See the latest Australian dollar analysis here:
By Chris Becker
The short sellers are getting wiped out as stability turns into dip buying overnight on Wall Street and in Europe rebounding solidly. US Treasuries fell slightly but yields remain super low while commodity markets firmed slightly on the better risk sentiment, with the Australian dollar coming back before selling off later in the session.
Looking at the action on Asian markets yesterday, where the Shanghai Composite played catchup, bouncing nearly 1% higher to 2794 points while the Hang Seng Index put in a similar lift, up 0.5% to 26120 points. This keeps it above the January lows at 25000 points and a new daily high, but still in trouble with the potential to overshoot to the September 2018 lows at 23000. I’m watching for a new session high and to get back above -200 on the CCI:
Japanese share markets were up slightly with the broader TOPIX stalling while the Nikkei 225 lifted by 0.3% to 20593 points, taking back the previous session losses. Futures are look much better today, with the daily chart showing a desire to return to the 21000 point support level so as not to make this a dead cat bounce. A new daily high above the high moving average is required to negate that concern:
The ASX200 was again one of the best movers despite a higher Aussie dollar, lifting 0.7% higher to 6568 points. SPI futures are lifting today so we should see a solid open and perhaps a return above 6600 points as momentum is swinging back to former support:
European stocks gapped much higher and stayed there for the session, with no news meaning good news with near 2% rises across the board as short sellers cashed in their profits. The German DAX closed nearly 1.7% higher to 11845 points, still clawing back its previous losses but not yet back above the 12000 point level. The daily chart shows how the previous sessions lows hovered above the May lows at 11600 which does speak more of an overall support level building, but this is still early days yet:
Wall Street continued its own comeback which has now accelerated and broadened from the NASDAQ and into the S&P500 which finished nearly 2% higher to 2938 points. This keeps it on track to watch to get back to its former support, now resistance level at 2950 which must be breached soon to get rid of the dead cat bounce trope:
Currency markets are stabilising however, with a depressed Pound Sterling unchanged overnight alongside Euro which slipped just below the 1.12 handle in a minor selloff. I have noted that watching the high moving average on the four hourly chart for signs of another breakout, but it seems a rounding bearish top pattern is forming instead as momentum wanes and USD gains strength, so I’m watching the former session lows at 1.170 for signs of a breakdown:
The USDJPY pair however is much clear and desptie a deceleration into a temporary bottom, has been unable to gain any traction with price hovering at the low high moving average and now below the 106 handle on the four hourly chart, spiking down to match the previous start of week low. This keeps the pair well below the July lows with the longer term chart suggesting a bottom actually nearer the 104 handle. This isn’t over quite yet:
The Australian dollar spiked overnight to breach trailing ATR resistance but has since comeback as it was unable to stay above the 68 handle. This maybe the end of the swing higher and now its another leg down, but the Aussie continues to surprise:
Oil and other commodities still remain weak although are finding some bids here and there, the WTI contract still remains in the doldrums with a slight rise to finish just below the $53USD per barrel level on the back of a poor DOE report. Momentum continues to be negative as the possibility of a selloff down to $50 grows:
Finally to gold, which after soaring to new heights, taking out the $1500USD per ounce level had a pause overnight to match its previous high. This is now getting WAY overbought but you can’t keep the shiny metal down after being depressed for so long, its the FOMO trade and then some!

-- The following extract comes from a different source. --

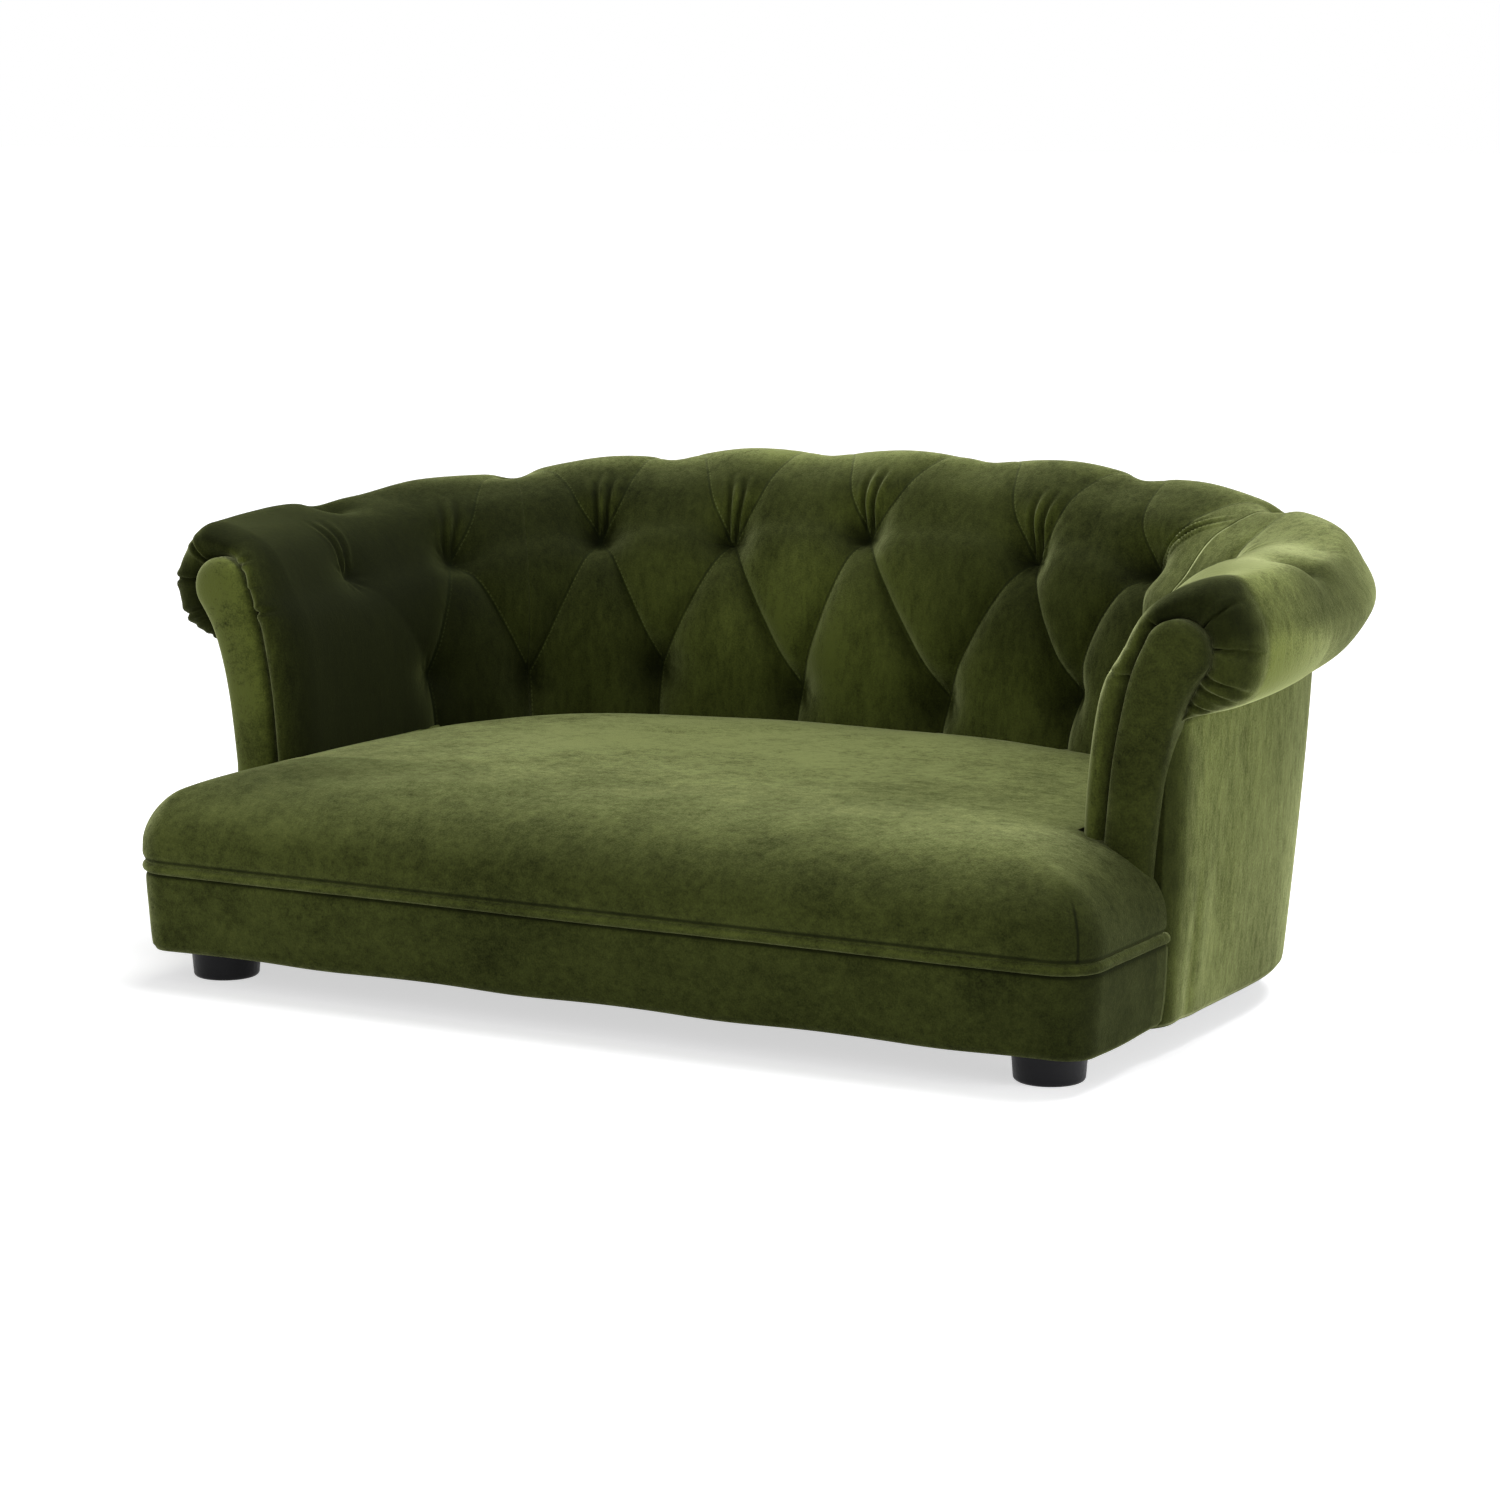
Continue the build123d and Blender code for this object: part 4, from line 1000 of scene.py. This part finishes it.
FINISHES = dict([
    plain("foam", (0.72, 0.66, 0.46), (0.85, 0.80, 0.62), 700.0, 0.95, bump=0.0006),
    plain("webbing", (0.02, 0.02, 0.02), (0.10, 0.10, 0.10), 300.0, 0.8, stretch=(0.2, 1, 1)),
    plain("dust_cloth", (0.008, 0.008, 0.008), (0.022, 0.022, 0.022), 900.0, 0.95),
    plain("foot_plastic", (0.004, 0.004, 0.005), (0.009, 0.009, 0.011), 400.0, 0.42, shine=0.18),
    plain("fixing_steel", (0.45, 0.45, 0.47), (0.65, 0.65, 0.68), 200.0, 0.35, metallic=1.0),
    plain("plywood", (0.55, 0.38, 0.22), (0.70, 0.53, 0.34), 40.0, 0.7, stretch=(0.2, 0.2, 3)),
    plain("frame_wood", (0.50, 0.33, 0.18), (0.66, 0.48, 0.30), 60.0, 0.7, stretch=(0.1, 1, 1)),
])
SLOTS = {entry["node"]: entry["material_slot"] for entry in frame["record"]["subparts"]}
for node, solid in frame["nodes"].items():
    finish = FINISHES.get(SLOTS.get(node))
    if finish is None:
        continue
    if not solid.data.materials:
        solid.data.materials.append(finish)
    for holder in solid.material_slots:
        holder.material = finish


# Floor, lights and camera
def floor():
    """Pale floor that shows as white to the camera but keeps the sofa's shadow."""
    paint = Paint("floor", roughness=1.0, specular_ior_level=0.0, base_color=(0.80, 0.80, 0.81, 1))
    glow = paint.node("ShaderNodeEmission", {}, {"Strength": paint.backdrop() * 0.60})
    paint.show(paint.node("ShaderNodeAddShader", {}, {0: Value(paint, paint.shader.outputs[0]), 1: glow}))
    size = 60.0
    corners = np.array([(-size, -size, 0), (size, -size, 0), (size, size, 0), (-size, size, 0)])
    piece = mesh_piece("floor", corners, np.array([[0, 1, 2, 3]]))
    piece.data.materials.append(paint.material)


def stand(name, data, place, aim):
    """Object for a lamp, set at a place and turned to look at a point."""
    holder = bpy.data.objects.new(name, data)
    holder.location = place
    holder.rotation_euler = (Vector(aim) - Vector(place)).to_track_quat("-Z", "Y").to_euler()
    bpy.context.scene.collection.objects.link(holder)


def softbox(name, place, aim, size, watts):
    """Flat area lamp aimed at a point; size is its width and height."""
    lamp = bpy.data.lights.new(name, "AREA")
    lamp.shape = "RECTANGLE"
    lamp.size, lamp.size_y = size
    lamp.energy = watts
    stand(name, lamp, place, aim)


floor()
scene = bpy.context.scene
scene.world = scene.world or bpy.data.worlds.new("world")
scene.world.use_nodes = True
sky = Nodes(scene.world.node_tree, "ShaderNodeOutputWorld")
ambient = sky.node("ShaderNodeBackground", {}, {"Color": (1, 1, 1, 1), "Strength": 0.26})
shown = sky.node("ShaderNodeBackground", {}, {"Color": (1, 1, 1, 1), "Strength": 1.0})
sky.show(sky.node("ShaderNodeMixShader", {}, {"Fac": sky.backdrop(), 1: ambient, 2: shown}))

sun = bpy.data.lights.new("key", "SUN")
sun.energy = 1.9
sun.angle = math.radians(34)
stand("key", sun, (0, 0, 0), (-0.10, -0.34, -1.0))
softbox("top", (0.5, 0.5, 1.9), (0.1, 0.0, 0.2), (1.4, 1.2), 16)
softbox("side", (2.4, -0.1, 0.60), (0.4, 0.0, 0.16), (1.1, 0.7), 22)
softbox("front", (0.6, -3.2, 1.7), (0, 0, 0.15), (2.4, 2.4), 15)

camera = bpy.data.cameras.new("camera")
camera.lens = 95.57
camera.sensor_width = 36.0
camera.clip_end = 200.0
holder = bpy.data.objects.new("camera", camera)
back = Vector((0.48077, -0.86269, 0.15701)).normalized()
right = Vector((0.8735, 0.4868, 0.0)).normalized()
turned = Matrix((right, back.cross(right), back)).transposed().to_4x4()
holder.matrix_world = Matrix.Translation((1.35095, -2.44462, 0.60146)) @ turned
scene.collection.objects.link(holder)
scene.camera = holder
scene.view_settings.view_transform = "Standard"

Glossary of Acronyms and Technical Analysis Terms:
ATR: Average True Range – measures the degree of price volatility averaged over a time period
ATR Support/Resistance: a ratcheting mechanism that follows price below/above a trend, that if breached shows above average volatility
CCI: Commodity Channel Index: a momentum reading that calculates current price away from the statistical mean or “typical” price to indicate overbought (far above the mean) or oversold (far below the mean)
Low/High Moving Average: rolling mean of prices in this case, the low and high for the day/hour which creates a band around the actual price movement
FOMC: Federal Open Market Committee, monthly meeting of Federal Reserve regarding monetary policy (setting interest rates)
BOJ/Abenomics: Bank of Japan, economic policy/direction enacted by PM Shinzo Abe
DOE: US Department of Energy
Uncle Point: or stop loss point, a level at which you’ve clearly been wrong on your position, so cry uncle and get out!